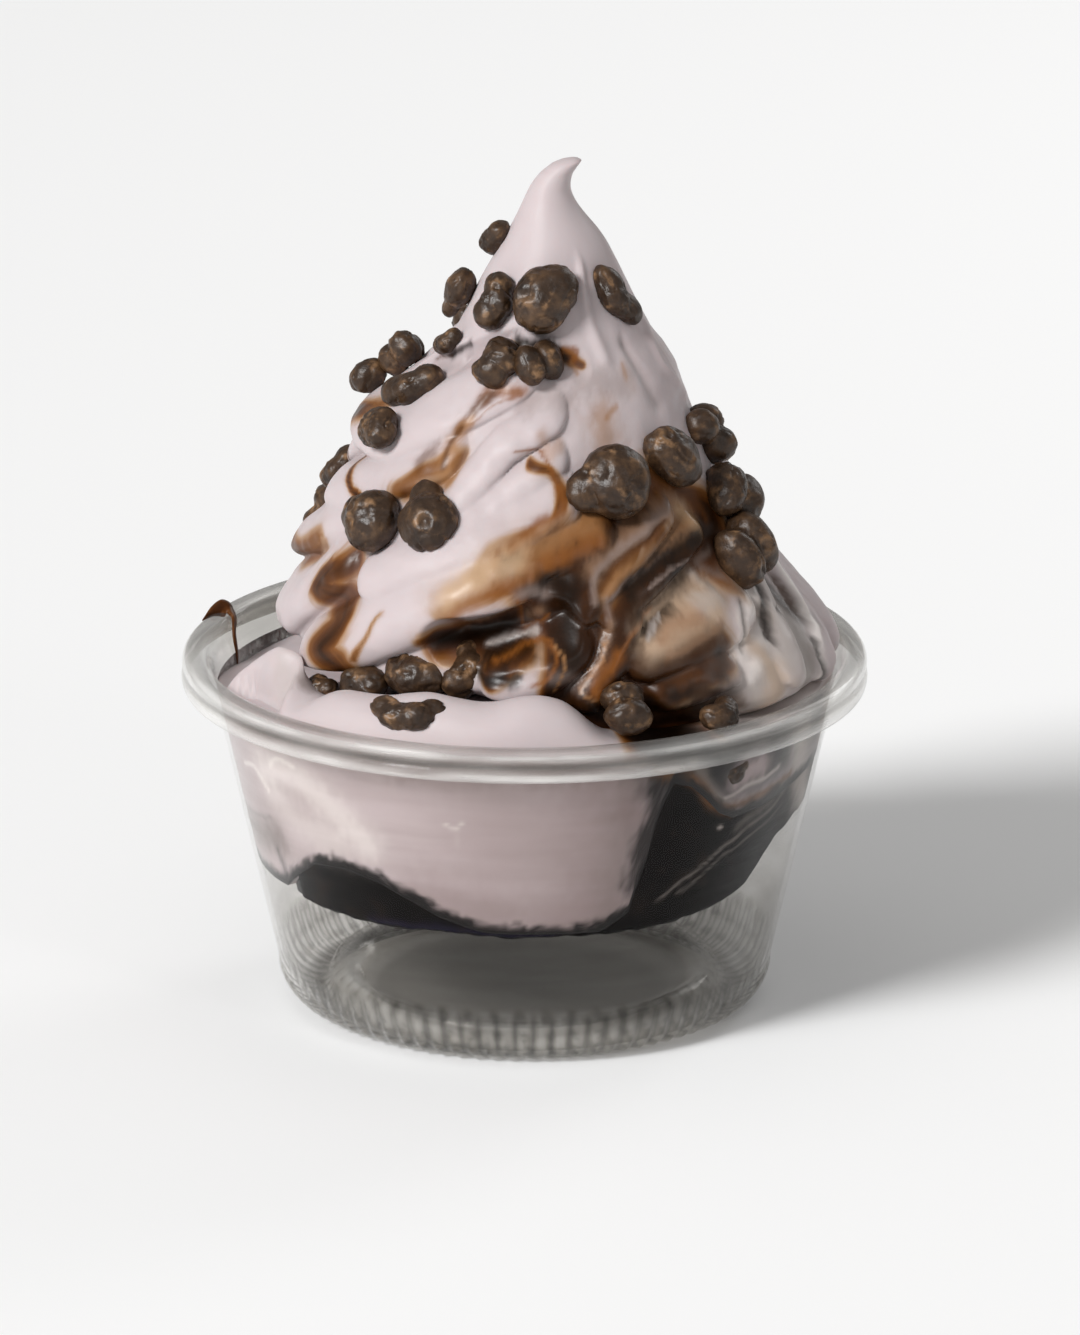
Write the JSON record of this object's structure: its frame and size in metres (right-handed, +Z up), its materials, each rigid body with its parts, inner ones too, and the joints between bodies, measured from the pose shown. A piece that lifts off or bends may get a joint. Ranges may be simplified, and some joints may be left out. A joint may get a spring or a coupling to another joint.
{
  "type": "brownie ice cream cup",
  "caption": "Clear round dessert cup with a dark brownie under soft ice cream that is swirled up to a curled tip, with chocolate sauce streaks and chocolate-coated nuggets.",
  "frame": {"origin": "Centre of the cup's foot ring, on the surface that it stands on.", "axes": "+Z up along the cup's axis. -Y is the front, the side that the picture shows. +X is to the viewer's right."},
  "size_m": [0.098, 0.098, 0.1233],
  "materials": {
    "clear_plastic": "clear thin-wall plastic",
    "brownie": "moist dark crumb",
    "ice_cream": "smooth, slightly glossy, streaked with chocolate sauce",
    "nugget": "satin chocolate coating"
  },
  "bodies": {
    "root": {"cup": "clear_plastic", "brownie": "brownie", "ice_cream": "ice_cream", "nugget_01": "nugget", "nugget_02": "nugget", "nugget_03": "nugget", "nugget_04": "nugget", "nugget_05": "nugget", "nugget_06": "nugget", "nugget_07": "nugget", "nugget_08": "nugget", "nugget_09": "nugget", "nugget_10": "nugget", "nugget_11": "nugget", "nugget_12": "nugget", "nugget_13": "nugget", "nugget_14": "nugget", "nugget_15": "nugget", "nugget_16": "nugget", "nugget_17": "nugget", "nugget_18": "nugget", "nugget_19": "nugget", "nugget_20": "nugget", "nugget_21": "nugget", "nugget_22": "nugget", "nugget_23": "nugget", "nugget_24": "nugget", "nugget_25": "nugget", "nugget_26": "nugget", "nugget_27": "nugget", "nugget_28": "nugget", "nugget_29": "nugget", "nugget_30": "nugget", "nugget_31": "nugget", "nugget_32": "nugget", "nugget_33": "nugget", "nugget_34": "nugget", "nugget_35": "nugget", "nugget_36": "nugget", "nugget_37": "nugget"}
  },
  "joints": []
}
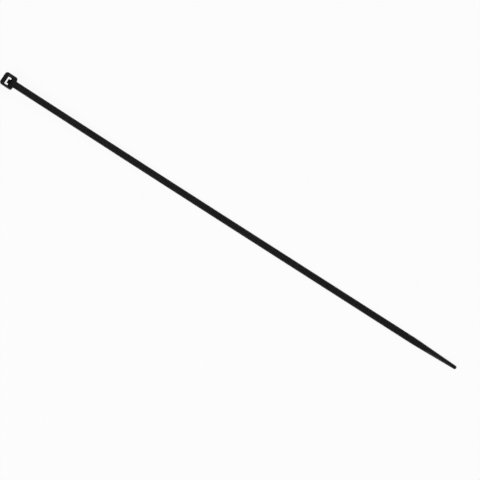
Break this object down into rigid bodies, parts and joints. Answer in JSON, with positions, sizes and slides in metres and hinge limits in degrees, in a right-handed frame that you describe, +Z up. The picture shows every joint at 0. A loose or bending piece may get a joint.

EXERCISE TASK: Set down the material above again, word for word.

WRITTEN ANSWER:
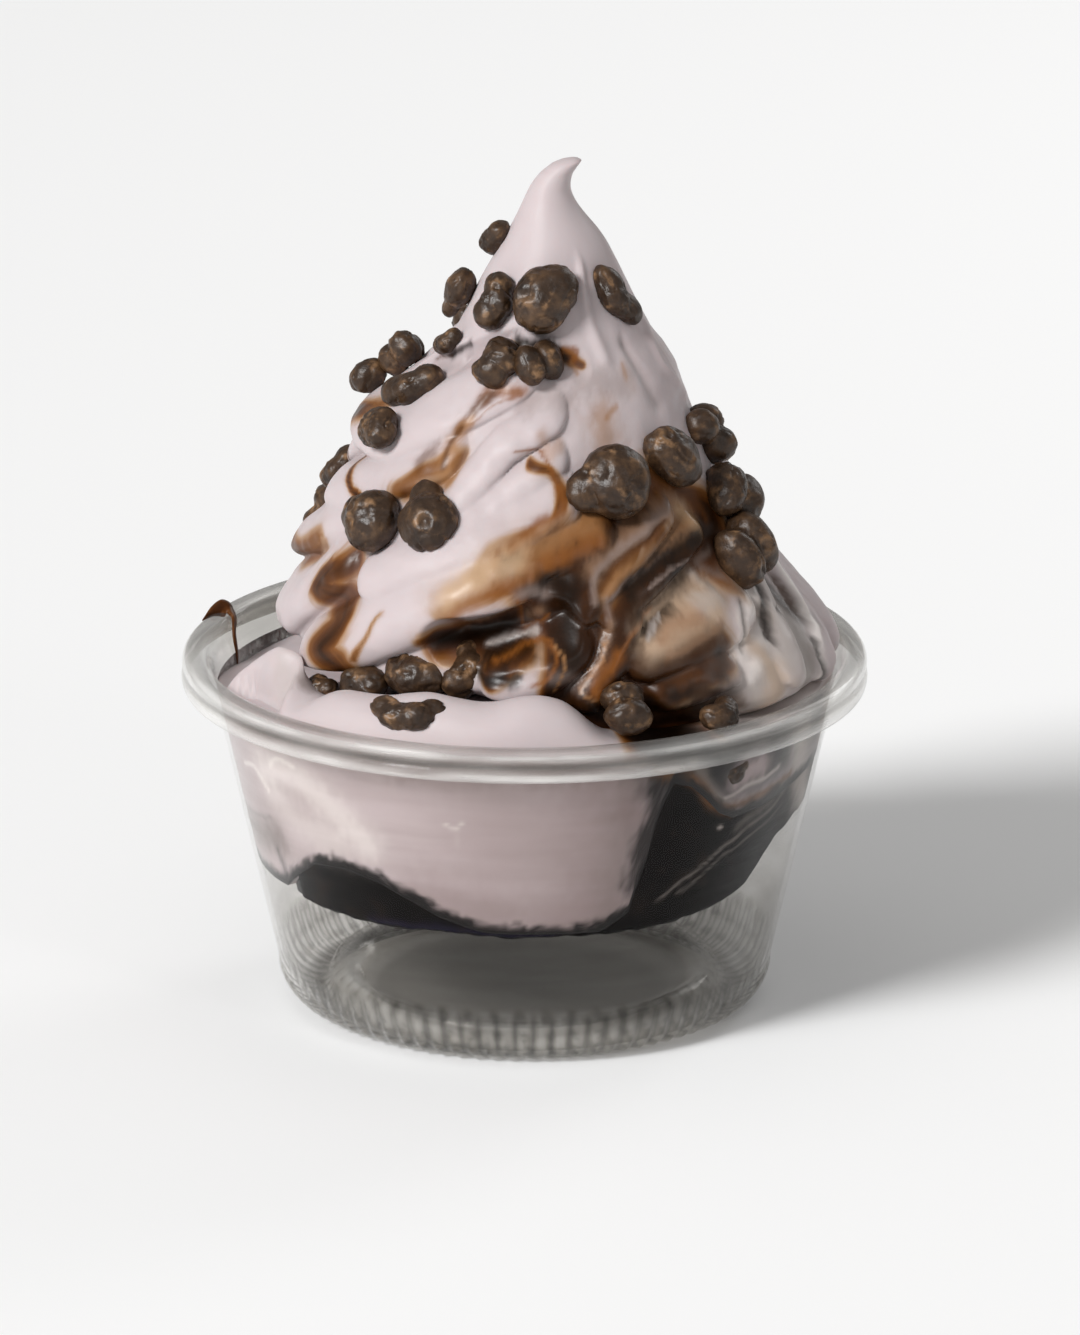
Write the JSON record of this object's structure: its frame and size in metres (right-handed, +Z up), its materials, each rigid body with its parts, inner ones too, and the joints between bodies, measured from the pose shown. A piece that lifts off or bends may get a joint. Ranges may be simplified, and some joints may be left out. A joint may get a spring or a coupling to another joint.
{
  "type": "brownie ice cream cup",
  "caption": "Clear round dessert cup with a dark brownie under soft ice cream that is swirled up to a curled tip, with chocolate sauce streaks and chocolate-coated nuggets.",
  "frame": {"origin": "Centre of the cup's foot ring, on the surface that it stands on.", "axes": "+Z up along the cup's axis. -Y is the front, the side that the picture shows. +X is to the viewer's right."},
  "size_m": [0.098, 0.098, 0.1233],
  "materials": {
    "clear_plastic": "clear thin-wall plastic",
    "brownie": "moist dark crumb",
    "ice_cream": "smooth, slightly glossy, streaked with chocolate sauce",
    "nugget": "satin chocolate coating"
  },
  "bodies": {
    "root": {"cup": "clear_plastic", "brownie": "brownie", "ice_cream": "ice_cream", "nugget_01": "nugget", "nugget_02": "nugget", "nugget_03": "nugget", "nugget_04": "nugget", "nugget_05": "nugget", "nugget_06": "nugget", "nugget_07": "nugget", "nugget_08": "nugget", "nugget_09": "nugget", "nugget_10": "nugget", "nugget_11": "nugget", "nugget_12": "nugget", "nugget_13": "nugget", "nugget_14": "nugget", "nugget_15": "nugget", "nugget_16": "nugget", "nugget_17": "nugget", "nugget_18": "nugget", "nugget_19": "nugget", "nugget_20": "nugget", "nugget_21": "nugget", "nugget_22": "nugget", "nugget_23": "nugget", "nugget_24": "nugget", "nugget_25": "nugget", "nugget_26": "nugget", "nugget_27": "nugget", "nugget_28": "nugget", "nugget_29": "nugget", "nugget_30": "nugget", "nugget_31": "nugget", "nugget_32": "nugget", "nugget_33": "nugget", "nugget_34": "nugget", "nugget_35": "nugget", "nugget_36": "nugget", "nugget_37": "nugget"}
  },
  "joints": []
}
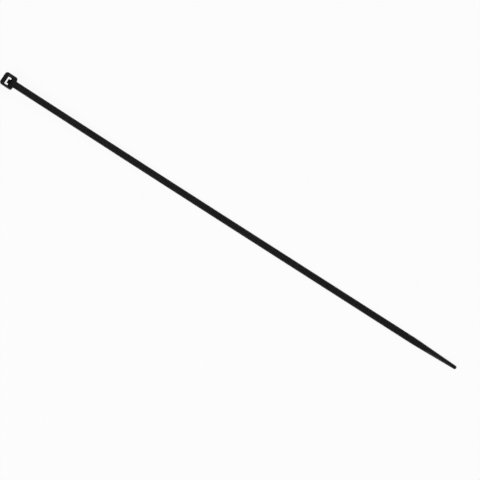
Break this object down into rigid bodies, parts and joints. Answer in JSON, with positions, sizes and slides in metres and hinge limits in degrees, in a right-handed frame that you describe, +Z up. The picture shows every joint at 0. A loose or bending piece may get a joint.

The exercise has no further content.